Hmmm…guess who won’t be Domino’s “Employee of the Month”?
By now, you’ve likely seen the now infamous YouTube video of the two Domino’s Pizza employees who filmed a rather, ahem, tasteless prank in the kitchen of a Conover, N.C. store: In the video, one employee narrates as another employee prepares a sandwich in a way that violates pretty much every health code there is.
(Note: If you haven’t seen it, you might have some trouble finding it, as the video has been taken off YouTube…but that’s probably in your best interest anyway.)
When the video surfaced earlier this week, Domino’s management, needless to say, was less than pleased. But rather than address the issue publicly, Domino’s attempted to keep its damage control under the radar. According to a company spokesman on Tuesday (via AdAge), “a strong response from Domino’s would alert more consumers to the embarrassment.”
That, however, was Tuesday. By Wednesday afternoon, over a million viewers had seen the video – thanks in part to the conversations surrounding it both on Twitter and in the blogosphere – at which point, the video’s stars were fired, a warrant was issued for their arrest, and Domino’s decided to (sort of) fight fire with fire.
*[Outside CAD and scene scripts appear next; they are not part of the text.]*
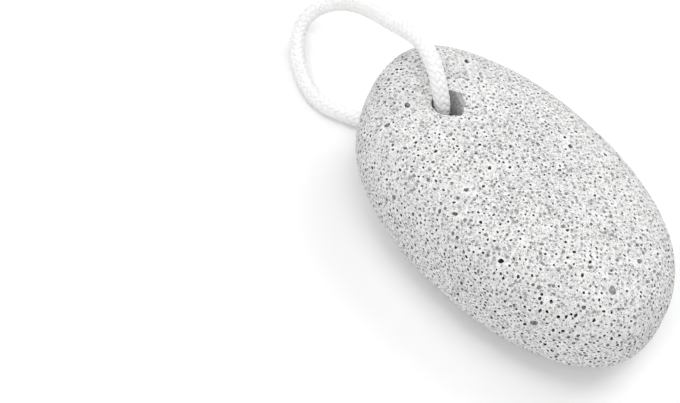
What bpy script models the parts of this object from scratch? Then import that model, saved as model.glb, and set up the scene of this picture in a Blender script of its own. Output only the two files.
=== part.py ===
"""A pumice stone with a hanging loop: an oval, pitted block of pumice, drilled through near one end,
and the white braided cord that goes through the hole and is knotted inside it.

Metres, +Z up. The stone lies flat, its length along X, with the drilled end towards -X. The origin is
under the middle of the stone, on the surface that it lies on.
"""

import bmesh
import bpy
import math
import random
from mathutils import Vector, noise

MM = 0.001

# the stone's block
STONE_LENGTH = 100.0 * MM
STONE_WIDTH = 57.3 * MM
STONE_THICKNESS = 36.0 * MM
OUTLINE_POWER = 2.27  # superellipse power of the oval seen from above
CROWN_POWER = 3.27  # rounding of the upper half: 2 is a ball, more is flatter
BASE_POWER = 3.55  # rounding of the lower half
EGG_TAPER = -0.022  # share of width that the +X end loses
OUTLINE_SWELLS = (  # (waves round the outline, share of radius in phase with +X, share in phase with +Y)
    (3, 0.0013, 0.0053),
    (4, 0.0066, -0.0145),
    (5, 0.0003, 0.0041),
    (6, 0.0010, -0.0038),
)
REST_WEAR = 0.4 * MM  # worn off the lowest point, which leaves the flat that the stone rests on
PROW_RISE = 5.6 * MM  # the underside lifts this much towards the drilled end
PROW_START_X = -4.0 * MM
PROW_FULL_X = -34.0 * MM
WORN_HEIGHT = 0.22 * MM  # long shallow hollows and swells that wear leaves
WORN_SIZE = 17.0 * MM

# the stone's mesh
FACE_SPLITS = 12  # each face of a 20-sided ball is cut into (splits + 1) squared
END_STRETCH = 0.35  # evens out faces between the broad top and the narrow sides
RELAX_PASSES = 14
RELAX_FACTOR = 0.5  # how far a pass moves a point towards the middle of its neighbours
WELD_DISTANCE = 0.001 * MM
CREASE_ANGLE = 38  # degrees; sharper edges than this are shaded as creases

# the drilled hole
HOLE_X = -26.3 * MM
HOLE_Y = -1.8 * MM
HOLE_RADIUS = 4.1 * MM
HOLE_WEAR = 0.8 * MM  # the mouths' edges are rounded off by this much
MOUTH_EDGE_STEPS = ((1.0, 0.0), (0.3, 1.0), (0.0, 2.2))  # (outwards, inwards) along the edge, in wears
TOP_MOUTH_Z = 34.8 * MM
BASE_MOUTH_Z = 5.3 * MM
HOLE_SIDES = 24
HOLE_OVERSHOOT = 4.0 * MM

# pits: gas bubbles cut open at the surface
MARKED_PITS = (  # (x, y, z, radius, depth) of the largest ones, in mm
    (-32.5, -9.3, 33.4, 1.05, 0.80),
    (-33.4, 11.8, 33.1, 0.95, 0.95),
    (-31.8, -17.9, 31.2, 0.90, 0.80),
    (-16.2, -27.6, 25.8, 1.00, 0.90),
    (-3.4, -16.8, 34.6, 1.00, 1.00),
    (-4.2, -7.4, 35.5, 0.80, 0.90),
    (-0.6, 14.7, 35.0, 0.75, 0.85),
    (15.7, -22.3, 31.7, 0.90, 1.10),
    (37.5, 4.6, 32.9, 0.95, 0.90),
    (38.3, -6.2, 32.7, 1.25, 0.85),
    (31.0, -22.9, 22.7, 1.00, 0.90),
)
LOOSE_PITS = 118
PIT_SEED = 41
PIT_RADIUS_RANGE = (0.55 * MM, 0.95 * MM)
PIT_DEPTH_SHARES = (0.8, 1.15)  # depth over radius
PIT_GAP = 1.9 * MM  # least distance between two pits' edges
PIT_WALL_STEPS = ((0.86, 0.55), (0.45, 1.0))  # (share of the radius, share of the depth) of each ring
MOUTH_MARGIN = 2.6 * MM  # no pit this close to the hole's mouths

# the cord, a round braid
CORD_DIAMETER = 4.4 * MM
CORD_STEP = 5.2 * MM
CORD_RING_DETAIL = 3
CORD_CURVE_CUTS = 40  # straight cuts between two route points while the length is measured
CORD_ROUTE = (  # mm, from the top of the knot, up the hole, out over the end and back under it
    (-26.7, -2.2, 23.6),
    (-26.9, -2.4, 28.5),
    (-27.5, -2.4, 33.4),
    (-29.1, -2.1, 36.5),
    (-31.6, -1.3, 39.2),
    (-34.8, -0.2, 41.2),
    (-38.5, 0.9, 42.0),
    (-42.8, 1.6, 41.6),
    (-47.5, 2.0, 39.9),
    (-52.5, 2.9, 36.8),
    (-59.0, 5.3, 31.2),
    (-66.0, 8.6, 24.2),
    (-72.5, 10.6, 18.4),
    (-77.6, 10.5, 14.6),
    (-81.4, 8.7, 11.8),
    (-83.7, 5.8, 9.6),
    (-84.5, 2.5, 7.4),
    (-83.7, -0.5, 5.2),
    (-81.4, -3.3, 3.5),
    (-78.2, -5.8, 2.5),
    (-73.9, -8.2, 2.22),
    (-69.1, -10.1, 2.22),
    (-64.3, -10.9, 2.22),
    (-59.3, -10.1, 2.22),
    (-53.8, -7.5, 2.22),
    (-47.0, -3.9, 2.22),
    (-40.6, -1.9, 2.22),
    (-34.2, -1.3, 2.22),
    (-30.2, -1.5, 3.1),
    (-26.9, -1.6, 5.7),
    (-25.2, -1.6, 9.0),
    (-24.9, -1.6, 12.3),
)

# the knot that closes the loop, drawn into the hole
KNOT_RADIUS = 3.6 * MM
KNOT_END_RADIUS = 2.5 * MM
KNOT_LOW_Z = 13.0 * MM
KNOT_HIGH_Z = 23.0 * MM
KNOT_RINGS = 8
KNOT_SIDES = 16
KNOT_BULGE_POWER = 0.6  # under 1 gives fuller shoulders

# finishes: colour, roughness
PUMICE_GREY = (0.62, 0.62, 0.61)
PUMICE_ROUGHNESS = 0.95
COTTON_WHITE = (0.86, 0.86, 0.85)
COTTON_ROUGHNESS = 0.85


def clear_scene():
    for old in list(bpy.data.objects):
        bpy.data.objects.remove(old, do_unlink=True)


def make_material(name, colour, roughness):
    material = bpy.data.materials.new(name)
    material.use_nodes = True
    shader = material.node_tree.nodes["Principled BSDF"]
    shader.inputs["Base Color"].default_value = (*colour, 1.0)
    shader.inputs["Roughness"].default_value = roughness
    shader.inputs["Metallic"].default_value = 0.0
    return material


def link_mesh(name, bm, material):
    mesh = bpy.data.meshes.new(name)
    bm.to_mesh(mesh)
    bm.free()
    mesh.materials.append(material)
    piece = bpy.data.objects.new(name, mesh)
    bpy.context.collection.objects.link(piece)
    return piece


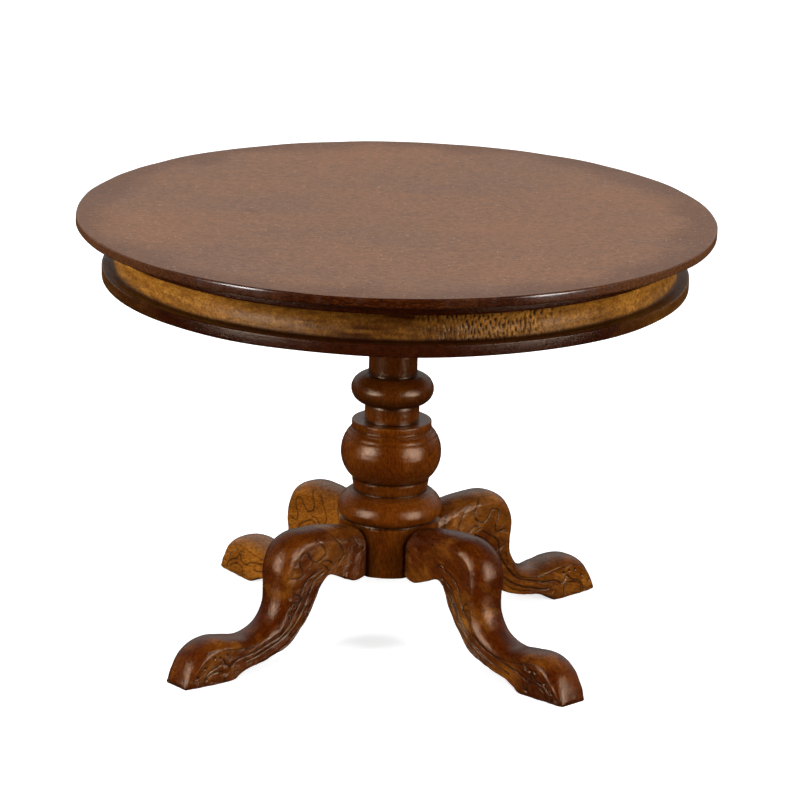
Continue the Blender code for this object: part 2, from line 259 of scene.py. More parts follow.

In this YouTube video, Patrick Doyle, president of Domino’s USA, apologizes for the incident, and describes the steps his company is taking to ensure such an incident doesn’t happen again.
“It sickens me that the actions of two individuals could impact our great system,” he says in the video. “There are so many people who have come through with messages of support for us and we want to thank you for hanging in there as we work to regain your trust.”
Certainly, Domino’s posting of the video is an admirable attempt at brand damage control using the same social media vehicle that contributed to the damaging. But I wonder if – despite his claims that they took “immediate action” in response to the action – Doyle still acted too late and offered too little (at least in terms of how, specifically, the company will prevent this from happening in the future).
Don’t get me wrong – I do believe these employees represent the exception rather than the rule, and I understand Doyle’s concern that a public response might “alert more consumers to the incident.” But unfortunately, that excuse no longer flies. This is a different time.
Doyle found out the hard way that staying silent on his end wouldn’t stop consumers from learning about the video. No longer can things be kept quietly under the radar (anyone remember the Motrin Moms?) – not with sites like Twitter, Facebook and, well, YouTube operating to spread information – and opinions – faster and wider than ever before.
If a company like Domino’s has any hope of recovering from this sort of “PR nightmare” these days, it needs to take action, it needs to show it’s taken action, and it must do so immediately – the power of social media demands it. Waiting even 24 hours, as Doyle learned, is far too long to keep silent.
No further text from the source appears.